Missouri and would "show us"-- the way out of all our troubles. He has done it, with the aid of "The Elder Brother" Marshall.
   The church held its annual congregational meeting December 30th, 1902. At this meeting, encouraging reports were read from all the societies in the church and officers elected for the ensuing year.
   The church officers are as follows:



Ira A. Smith

B. F. Marshall Jr.

M. H. Kirkpatrick

W. L. Kirkpatrick

Dr. Robert McConaughy

E. A. Warner

W. E. Bell

R. M. Rankin

F. H. Runner

James A. Barr

Robert James

  Bookkeeper -- A. B. Chatterton.
   Church Treasurer -- J. R. Shreck.
   Organist and Choir Leader -- Mrs. Robert McConaughy.

   The present pastorate began April 14th, 1901. The efforts of pastor and people have been greatly blessed of God. There is no indebtedness against the church. One hundred and thirty five persons have united with the church, making the present membership roll the largest in its history.


   The pastor of the Presbyterian Church, Rev.

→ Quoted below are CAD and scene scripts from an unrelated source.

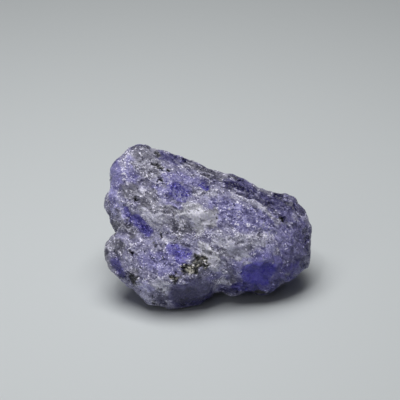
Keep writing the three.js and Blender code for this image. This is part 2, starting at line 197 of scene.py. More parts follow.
TONES_AND_PAINTED_SHADING = {  # softer paler and darker parts: a place and how much paler it is. Some are the stone's own tone; others are painted light and painted shade, marked below
    # the peak and the ridge
    "peak rim": ((-13.6, 12.4), (-8.6, 12.9), 0.7, -1.6),
    "peak back": ((-10.4, 11.8), (-8.8, 10.6), 0.7, -0.5),
    "peak light": ((-10.4, 9.8), (-6.0, 10.0), 0.6, 0.5),
    "peak foot": ((-10.2, 7.1), (-9.0, 6.8), 0.6, -0.8),
    "peak gap": ((-10.2, 7.4), (-9.6, 6.9), 0.4, -0.6),
    "ridge shoulder": ((-12.7, 11.3), (-12.2, 11.0), 0.4, 0.4),
    "ridge": ((-12.2, 11.0), (-11.0, 10.2), 0.5, 0.4),
    "ridge foot": ((-11.4, 9.2), (-11.0, 8.4), 0.5, -0.4),
    "left top": ((-15.2, 9.6), (-14.2, 10.8), 0.5, -0.7),
    "cluster dip": ((-6.2, 8.2), (-5.4, 7.8), 0.4, -0.4),
    "upper spot": ((-8.4, 8.6), (-7.8, 8.5), 0.4, -0.6),
    "upper patch": ((-7.8, 7.2), (-7.2, 6.6), 0.4, 0.6),
    "white patch": ((-10.2, 6.0), (-9.5, 5.8), 0.5, 0.8),
    # the bulge at the left end
    "bulge rim": ((-15.6, 5.4), (-15.6, 4.2), 0.5, -0.3),
    "bulge top": ((-14.8, 5.8), (-14.2, 5.4), 0.4, 0.8),
    "bulge": ((-13.2, 4.4), (-12.8, 3.2), 0.6, 0.8),
    "bulge side": ((-14.4, 2.8), (-13.2, 1.8), 0.5, 0.8),
    "bulge foot": ((-15.4, 2.2), (-14.8, 0.8), 0.5, -0.7),
    "crystal foot": ((-14.4, 6.8), (-14.0, 6.6), 0.4, 0.4),
    "left notch": ((-12.6, 5.2), (-12.0, 4.8), 0.4, 0.7),
    "left gap": ((-11.0, 4.4), (-9.8, 4.6), 0.5, -0.2),
    # the top edge and the terrace
    "top band": ((-5.6, 11.8), (-3.8, 10.8), 0.6, -0.5),
    "top rim": ((-3.4, 10.2), (0.4, 8.8), 0.6, -1.1),
    "rim start": ((-3.2, 9.4), (-2.2, 8.6), 0.5, -0.8),
    "rim": ((0.2, 9.0), (1.8, 7.8), 0.6, -0.8),
    "upper rim": ((-0.4, 7.3), (4.4, 6.4), 0.6, -0.9),
    "right rim": ((11.8, 5.0), (14.4, 2.9), 0.8, -1.2),
    "terrace back": ((3.6, 8.4), (4.8, 7.8), 0.5, -0.9),
    "terrace spot": ((5.0, 7.3), (6.6, 7.0), 0.4, 0.4),
    "terrace edge": ((3.0, 6.0), (6.0, 5.8), 0.5, -0.5),
    # the patch below the top edge
    "top patch": ((-4.6, 6.0), (-3.6, 5.2), 0.8, -0.5),
    "patch top": ((-5.4, 7.1), (-4.6, 7.0), 0.4, 0.6),
    "patch end": ((-2.6, 6.4), (-2.6, 6.0), 0.4, 0.5),
    "patch side": ((-7.0, 6.0), (-6.4, 4.8), 0.5, 0.2),
    "patch side low": ((-6.4, 4.8), (-5.8, 4.4), 0.4, -0.6),
    "patch back": ((-2.6, 5.5), (-2.0, 5.3), 0.4, -0.7),
    "under patch": ((-5.2, 2.5), (-6.2, 2.6), 0.6, -0.8),
    "grey gap": ((-10.2, 4.2), (-9.4, 3.8), 0.5, -0.6),
    # the nub, with painted light on its side, foot and corner, where its underside turns away from the lamps
    "nub crest": ((-1.2, 5.2), (0.4, 5.0), 0.6, 0.6),
    "crest end": ((0.0, 5.7), (1.0, 4.6), 0.5, -0.7),
    "nub": ((-4.0, 1.9), (-0.6, 1.9), 0.8, 0.5),
    "nub side": ((-1.6, 1.6), (1.2, 1.5), 0.6, 1.5),
    "nub end": ((1.4, 2.8), (2.0, 2.4), 0.5, -0.6),
    "nub foot": ((-2.0, 0.9), (-1.1, 0.3), 0.7, 1.0),
    "nub base": ((0.2, 0.7), (0.9, 0.4), 0.5, -0.8),
    "nub gap": ((-0.8, -0.5), (-0.3, -0.8), 0.4, -0.5),
    "nub corner": ((-4.4, 1.6), (-3.8, 0.6), 0.45, 1.0),
    # the two strips and the stripes between them
    "streaks": ((-5.2, 1.6), (-5.3, -0.7), 0.35, -0.2),
    "streaks foot": ((-5.4, -0.2), (-4.8, -0.4), 0.4, -0.6),
    "stripes edge": ((-8.2, 2.0), (-6.2, 1.0), 0.6, 1.0),
    "stripes foot": ((-6.4, 0.1), (-5.8, -0.1), 0.4, -0.4),
    "strip side": ((-13.4, 3.6), (-12.9, 1.8), 0.5, 0.9),
    "strip back": ((-11.4, 2.8), (-9.8, 2.4), 0.5, 0.7),
    "strip end": ((-9.6, 0.9), (-8.0, 0.5), 0.5, 0.9),
    "strip edge": ((-9.4, 2.2), (-7.4, -0.8), 0.6, 0.6),
    "strip crystal": ((-11.4, 1.4), (-11.0, 1.0), 0.3, 1.0),
    "strip core": ((-12.5, 1.4), (-11.4, 0.0), 0.4, -0.9),
    "strip bank": ((-10.4, -1.1), (-9.2, -0.8), 0.4, 0.7),
    "strip foot": ((-14.2, 2.2), (-13.4, -0.4), 0.4, 0.4),
    "strip lip": ((-6.0, -1.9), (-4.8, -2.1), 0.4, 0.4),
    "lip end": ((-4.4, -1.8), (-2.6, -1.8), 0.4, 0.5),
    "strip corner": ((-7.4, -2.3), (-6.8, -2.7), 0.5, -1.0),
    "strip top": ((-6.0, -2.7), (-5.2, -3.4), 0.4, 0.5),
    "strip tip": ((-6.9, -3.3), (-6.4, -4.2), 0.4, -0.6),
    "lower strip": ((-4.8, -3.4), (-3.0, -3.6), 0.5, -0.3),
    "lower strip foot": ((-5.0, -4.6), (-2.9, -4.7), 0.45, 0.7),
    # the grainy blue and the ledge
    "grainy top": ((6.6, 3.8), (7.2, 3.6), 0.4, -0.6),
    "grainy light": ((4.4, 2.6), (4.6, 2.2), 0.4, 0.7),
    "grainy dark": ((2.4, 1.3), (3.4, 0.9), 0.5, -0.3),
    "grainy spot": ((6.0, 1.2), (6.8, 0.9), 0.5, -0.4),
    "grainy foot": ((8.0, 0.2), (9.0, 0.0), 0.6, 0.8),
    "ledge start": ((2.4, 4.0), (3.0, 3.6), 0.4, -0.7),
    # painted light, lifting the shadow in the groove behind the ledge
    "ledge light": ((8.0, 3.8), (8.3, 3.0), 0.5, 0.5),
    "ledge back": ((9.8, 3.0), (12.0, 0.8), 0.5, -0.8),
    "ledge end": ((9.2, 1.4), (10.2, 0.8), 0.5, -0.5),
    "under ledge": ((5.8, 3.5), (6.4, 2.8), 0.5, -0.5),
    "groove side": ((11.2, 1.2), (12.4, 1.0), 0.5, -0.4),
    # the pale band
    "band start": ((0.8, 0.1), (1.6, 0.0), 0.5, -0.8),
    "band crest": ((5.8, -1.0), (6.4, -1.1), 0.5, 0.9),
    "band dip": ((8.0, -1.1), (8.6, -1.2), 0.4, -0.6),
    "band end": ((9.2, -1.0), (10.2, -0.8), 0.6, 1.0),
    "band middle": ((1.0, -2.3), (3.4, -2.3), 0.6, 0.9),
    "band side": ((4.4, -2.6), (6.2, -2.8), 0.5, -0.6),
    "band foot": ((-1.8, -2.4), (1.0, -3.0), 0.7, 0.7),
    "band gap": ((-1.2, -1.8), (-0.8, -2.0), 0.4, -0.5),
    "band root": ((-0.2, -2.8), (0.2, -4.6), 0.4, 0.6),
    # the belly and the window
    "nest shoulder": ((-1.2, -3.4), (-0.4, -4.2), 0.4, 1.0),
    "belly left": ((0.8, -4.9), (1.6, -6.0), 0.8, 2.4),
    "belly top": ((2.2, -3.8), (3.0, -4.3), 0.5, 0.8),
    "belly middle": ((5.2, -4.4), (6.2, -5.2), 0.6, 1.0),
    "belly side": ((7.2, -2.8), (7.8, -3.1), 0.5, 0.6),
    "belly foot": ((3.0, -6.0), (3.6, -6.6), 0.5, -0.7),
    "window brow": ((6.8, -4.9), (10.2, -4.7), 0.6, 1.2),
    "window core": ((5.4, -7.0), (8.0, -7.4), 0.6, 0.5),
    # the right end
    "right shoulder": ((13.2, 2.2), (14.4, 1.2), 0.5, 0.6),
    # painted light, lifting the shadow in the crease between the belly and the right end
    "right side": ((10.9, 0.3), (11.2, -2.6), 0.5, 0.7),
    "right brow": ((9.4, -2.8), (10.2, -4.2), 0.6, 0.8),
    "right light": ((13.4, -1.6), (13.9, -2.0), 0.4, 0.7),
    "right speck": ((13.3, -3.4), (13.4, -3.5), 0.2, 3.5),
    "right edge": ((15.4, -1.8), (15.8, -3.4), 0.5, -0.7),
    "right corner": ((14.4, -4.8), (15.4, -6.4), 0.6, -0.8),
    "right foot": ((10.6, -8.2), (11.4, -8.7), 0.6, -1.2),
    # the foot, with painted shadow along its lower rim and in the gap just above it
    "foot ledge": ((2.6, -7.9), (3.0, -8.1), 0.4, 0.6),
    "foot middle": ((3.8, -8.0), (4.6, -7.9), 0.5, -0.7),
    "foot gap shadow": ((2.6, -9.6), (3.9, -10.0), 0.6, -2.4),
    "foot rim shadow": ((2.6, -10.2), (10.4, -10.2), 0.7, -2.2),
    "knob": ((5.4, -9.0), (7.0, -9.2), 0.5, -0.7),
    # the toe and the nest's foot
    "toe ridge": ((-13.0, -1.8), (-9.8, -2.0), 0.5, -0.7),
    "toe point": ((-16.2, -2.8), (-15.8, -3.8), 0.6, -1.2),
    "toe rim": ((-15.8, -5.0), (-15.2, -5.8), 0.4, 0.6),
    "toe shoulder": ((-14.2, -3.6), (-13.8, -4.2), 0.5, -0.6),
    "toe middle": ((-12.2, -4.2), (-11.8, -5.6), 0.6, 0.7),
    "toe middle left": ((-11.0, -7.7), (-10.2, -7.9), 0.5, -1.0),
    "toe middle right": ((-4.8, -8.4), (-3.8, -8.5), 0.4, 0.6),
    "toe top": ((-8.0, -5.4), (-7.4, -5.6), 0.5, 0.5),
    "toe rise": ((-6.4, -5.8), (-5.8, -6.2), 0.45, 0.8),
    "toe corner": ((-14.8, -6.4), (-13.6, -7.6), 0.5, -0.7),
    "toe corner end": ((-8.8, -11.6), (-7.8, -12.0), 0.5, 0.7),
    # painted light, where the toe's base turns away from the lamps
    "toe base": ((-9.8, -8.8), (-9.4, -10.2), 0.8, 1.3),
    "toe foot": ((-7.4, -9.6), (-6.8, -11.0), 0.6, -2.1),
    "toe brow": ((-7.2, -8.8), (-6.0, -9.2), 0.7, 1.0),
    "toe side": ((-6.4, -9.8), (-5.6, -11.2), 0.8, 0.5),
    "toe front": ((-5.0, -8.9), (-3.8, -8.9), 0.4, 0.6),
    "front top": ((-3.4, -8.4), (-0.8, -8.5), 0.5, 0.7),
    "front foot": ((-3.8, -11.2), (-0.6, -10.8), 0.5, -0.5),
    "nest side": ((-5.4, -7.4), (-4.8, -8.2), 0.4, -0.5),
    "nest foot": ((-4.8, -6.6), (-1.6, -6.9), 0.4, -0.6),
}
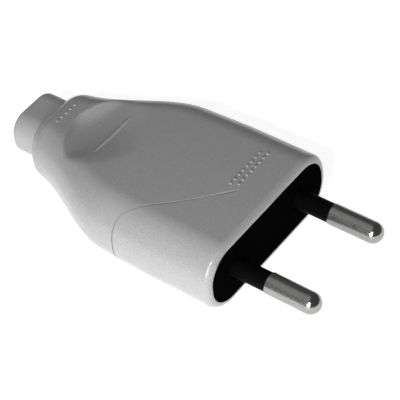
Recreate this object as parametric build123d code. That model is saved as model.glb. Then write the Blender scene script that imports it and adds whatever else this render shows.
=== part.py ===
from build123d import *
import math
import os

os.makedirs("parts", exist_ok=True)

# A flat two-pole mains plug that can be rewired, in millimetres.
# The origin is the centre of the black mating face. +X runs along the contact pins and out of the face,
# +Y is across the pair of pins, and +Z is through the thickness. The plug lies flat on its underside.

# Contact pins and their insulating sleeves
pin_spacing = 19.0
pin_radius = 2.0
pin_projection = 17.3
pin_neck_radius = 1.45
pin_shank_radius = 2.2
sleeve_reach = 6.9
sleeve_root = 3.0
sleeve_radius = 1.84
sleeve_flange_depth = 0.5
pin_head_radius = 2.9
pin_head_front = 9.0
pin_head_length = 12.0
wire_hole_radius = 1.4
wire_hole_depth = 8.0

# Outer form of the cover: a straight front, a shoulder and a collar round the cord
front_half_width = 17.7
front_half_thickness = 7.2
collar_half_width = 8.7
collar_half_thickness = 6.4
straight_length = 15.0
side_draft = 0.05
shoulder_x = -24.7
neck_x = -48.6
collar_x = -48.3
edge_flat = 0.5
collar_round = 2.6
lip_round = 1.25
wall = 1.37
station_pitch = 3.0

# Inside of the cover
low_room = 3.9
low_room_front_x = -30.0
low_room_rear_x = -37.0
room_end_x = -43.3

# Thumb scoops, one on each broad face, with a rib across
scoop_tip_x = -26.3
scoop_wide_x = -37.6
scoop_rear_x = -42.4
scoop_deep_x = -39.3
scoop_half_width = 8.7
scoop_rear_radius = 11.0
scoop_depth = 1.5
scoop_stations = 9
rib_x = -34.2
rib_width = 0.5
rib_half_length = 5.2
rib_height = 0.35

# Fine line round one long edge, and raised marks on the top
line_x = -21.0
line_points = [(-20.6, -15.2), (-18.1, -12.2), (-12.9, -7.4), (-7.5, -1.7), (-3.2, 3.3)]
line_width = 0.3
line_depth = 0.3
pip_height = 0.2
pip_radius = 0.35
pip_pitch = 1.25
front_pips_x = -7.4
front_pips_y = 5.4
front_pips = 8
front_rows_apart = 1.3
rear_pips_x = -44.9
rear_pips = 5

# Cord nozzle
nozzle_end_x = -54.2
nozzle_half_width = 6.0
nozzle_half_thickness = 4.4
nozzle_corner = 3.7
nozzle_round = 0.9
nozzle_ear_length = 1.3
cord_bore_radius = 3.2

# Contact carrier, its lid and the clamp for the cord
face_plate = 8.0
tray_rear_x = -26.0
wire_room_front_x = -21.3
wire_room_half_height = 2.2
wire_channel_radius = 2.2
tongue_rear_x = -33.0
tongue_top = -2.6
tongue_margin = 0.4
post_x = -29.8
post_spacing = 13.6
post_radius = 3.0
clamp_bar_thickness = 1.6
clamp_bar_width = 5.0
clamp_bar_end = 3.0

# Screws, nuts and wire guards
screw_radius = 1.5
screw_head_radius = 2.4
screw_head_height = 1.3
slot_width = 0.7
slot_depth = 0.6
nut_across_flats = 5.5
nut_height = 1.8
terminal_screw_x = -17.0
terminal_screw_tip = 1.2
guard_length = 4.0
guard_width = 1.3
guard_thickness = 0.3
cover_screw_x = -17.0
recess_radius = 3.0
recess_depth = 1.9
recess_floor = 0.9
cover_nut_top = -0.5
lid_screw_x = -11.2
lid_screw_radius = 1.25
lid_recess_depth = 1.6
lid_screw_floor = 1.2

# Clearances
fit_gap = 0.05
tray_gap = 0.2
screw_gap = 0.05
pocket_gap = 0.15
tongue_gap = 0.3

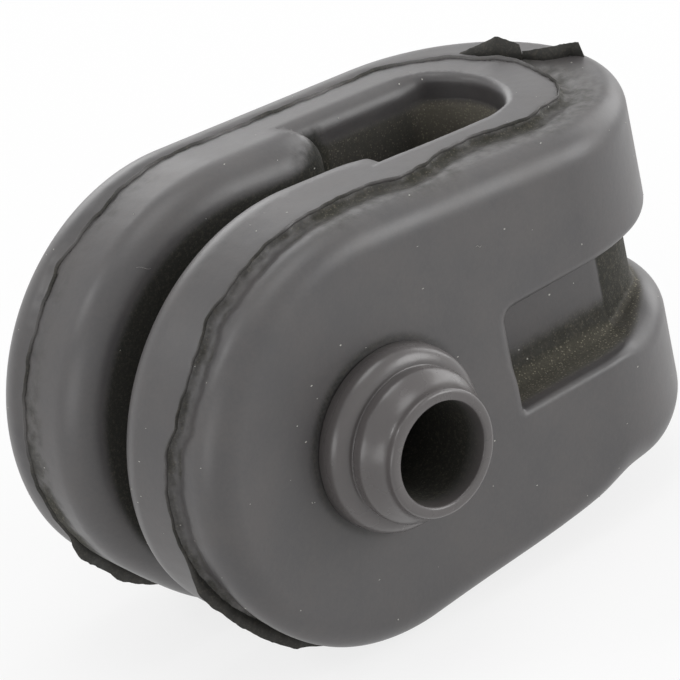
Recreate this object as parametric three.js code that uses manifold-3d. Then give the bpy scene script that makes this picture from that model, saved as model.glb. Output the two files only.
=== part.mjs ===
// Moulded rubber hanger that carries an exhaust pipe: two thick round-ended cheeks with a slot
// between them, joined by a round nose. A rod goes through the bore of the cheeks and its two
// collars, and a strap lies in the recesses of the flanks and in the groove round the nose.
// Units are millimetres. X runs from the bore to the nose, Y is the bore's axis, Z is up.
// The origin lies on the bore's axis, half way between the two outer faces.

import * as THREE from "three";
import { mergeVertices } from "three/addons/utils/BufferGeometryUtils.js";
import Module from "manifold-3d";

const wasm = await Module();
wasm.setup();

// Sizes of the body

const RIM_RADIUS = 23.8; // radius of the cheeks' round ends, measured on the rim's inner part
const HALF_THICKNESS = 17.8; // from the middle plane to an outer face
const NOSE_X = 28.2; // where the flat faces end and the round nose starts
const TAPER = THREE.MathUtils.degToRad(6); // lean of each flank toward the nose
const RIM_LEVEL_Y = 6.4; // from the middle plane to where the rim starts to fall outward
const PARTING_Y = 11.6; // from the middle plane to the parting line on the rim
const RIM_FALL = 0.25; // fall of the rim between those two lines
const PARTING_STEP = 0.55; // sudden drop of the rim at the parting line
const EDGE_ROUND = 3.4; // radius of the long edge between rim and outer face
const NOSE_ROUND = 2; // radius of the same edge at the tip of the nose

// Sizes of the slot between the cheeks

const PAD_GAP = 4.7; // free width between the pads round the bore
const PAD_LIP_ROUND = 4; // radius of the lips where the pads meet the rim
const PAD_END_X = 15; // where the pads end and the wider pocket starts
const PAD_CORNER = 2.2; // radius of the pads' upright corner
const POCKET_WIDTH = 12.7;
const POCKET_LIP_ROUND = 2; // radius of the lips where the pocket meets the rim
const POCKET_CORNER_X = 30; // where the pocket's side walls end
const POCKET_END_X = 33; // deepest point of the hollow end wall

// Sizes of the strap recess and of the groove round the nose

const STRAP_WIDTH = 11.2; // height of the recess along Z
const RECESS_START_X = 17.1;
const RECESS_END_X = 34.3;
const RECESS_DEPTH = 6.3; // from the outer face to the recess floor
const RECESS_CORNER = 1.2; // radius of the corners at the closed end
const FLOOR_ROUND = 2.2; // hollow radius between recess floor and ledges
const MOUTH_ROUND = 1.3; // radius of the edge between recess and outer face
const GROOVE_RADIUS = 15; // floor of the groove, measured from the nose axis
const GROOVE_MOUTH_ROUND = 2.4; // radius of the edge between groove and nose

// Sizes of the bore and of the collars on the outer faces

const BORE_DIAMETER = 11;
const COLLAR_HEIGHT = 8;
const DISC_RADIUS = 9.8;
const DISC_HEIGHT = 3.3; // from the outer face to the crease above the disc
const DISC_ROUND = 1.6;
const RING_RADIUS = 8.15; // second ring above the crease
const CREASE_DEPTH = 0.35;
const RING_HEIGHT = 4.6; // from the outer face to the widest line of the second ring
const LIP_RADIUS = 6.75;
const LIP_HEIGHT = 7.4; // from the outer face to the foot of the tip's small bevel

// Fineness of the curves

const TURN_STEPS = 44; // along the round end of a cheek
const NOSE_STEPS = 30; // along the half circle of the nose
const ROUND_STEPS = 5; // across a rounded long edge
const LIP_STEPS = 3; // across the smaller rounds
const COLLAR_STEPS = 48; // round the bore and the collars
const CORNER_STEPS = 4; // round an upright corner
const HOLLOW_STEPS = 8; // across the pocket's hollow end wall
const NECK_STEPS = 6; // along a collar's hollow neck
const OVERCUT = 4; // how far a cutter runs past the surface that it opens
const SHARPEST = 0.2; // smallest radius that a corner keeps when its cutter narrows
const WELD = 1e-4; // points nearer than this are one point

const quarter = Math.PI / 2;
const halfPad = PAD_GAP / 2;
const halfPocket = POCKET_WIDTH / 2;
const halfStrap = STRAP_WIDTH / 2;
const boreRadius = BORE_DIAMETER / 2;

// Height of the flank plane that touches the circle of radius r round the bore's axis
const flankZ = (r, x) => r / Math.cos(TAPER) - x * Math.tan(TAPER);

// Even steps from a to b, both ends included
const steps = (a, b, n) => Array.from({ length: n + 1 }, (_, i) => a + ((b - a) * i) / n);

// Side outline at offset radius r and depth y, from the top flank round to the bottom flank
function outline(r, y, endX) {
  const turn = steps(quarter - TAPER, 3 * quarter + TAPER, TURN_STEPS);
  const round = turn.map((a) => [r * Math.cos(a), y, r * Math.sin(a)]);
  return [[endX, y, flankZ(r, endX)], ...round, [endX, y, -flankZ(r, endX)]];
}

// Triangles between rows of points of the same length; closed rows run round a solid
function grid(out, rows, closed = false) {
  for (let j = 0; j + 1 < rows.length; j += 1) {
    const count = rows[j].length;
    for (let i = 0; i + (closed ? 0 : 1) < count; i += 1) {
      const k = (i + 1) % count;
      out.push(rows[j][i], rows[j + 1][i], rows[j + 1][k]);
      out.push(rows[j][i], rows[j + 1][k], rows[j][k]);
    }
  }
}

// Triangles of one flat face, all from a point inside it
function fan(out, centre, ring) {
  for (let i = 0; i < ring.length; i += 1) {
    out.push(centre, ring[i], ring[(i + 1) % ring.length]);
  }
}

// Mean point of a ring of points
const middle = (ring) => [0, 1, 2].map((k) => ring.reduce((sum, p) => sum + p[k], 0) / ring.length);

// A solid between a first and a last ring, through the rings between them
function loft(rings) {
  const out = [];
  grid(out, rings, true);
  fan(out, middle(rings[0]), rings[0]);
  const last = [...rings[rings.length - 1]].reverse();
  fan(out, middle(last), last);
  return solid(out);
}

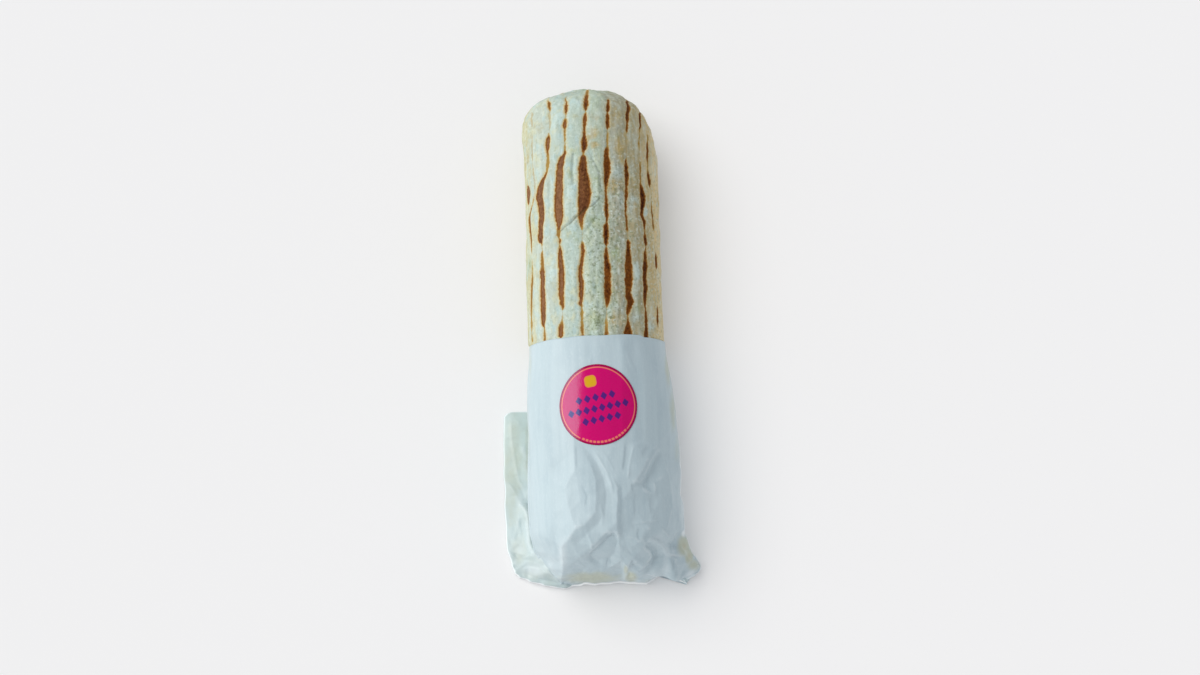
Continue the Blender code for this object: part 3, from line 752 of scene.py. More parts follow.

John Creighton, is a native of Canada. "A Scotch Canadian." He was born and raised on a farm -- migrated to the United States at the age of nineteen -- entered Park College, Parkville, Mo., where he graduated with the degree of A. B., in June 1894. In September of the same year he entered McCormick Theological Seminary, Chicago, Ill., and graduated in May 1897.
   Mr. Creighton on the completion of his Seminary course was called to the pastorate of the Presbyterian Church, Trenton, Mo. He served this church for three years and ten months when he was invited to take up the work in the First Presbyterian Church of York, Nebraska. After preaching in York for one year he was given a unanamous (sic) call to become the installed pastor. The service of installation was held on the evening of June. 16th, 1902.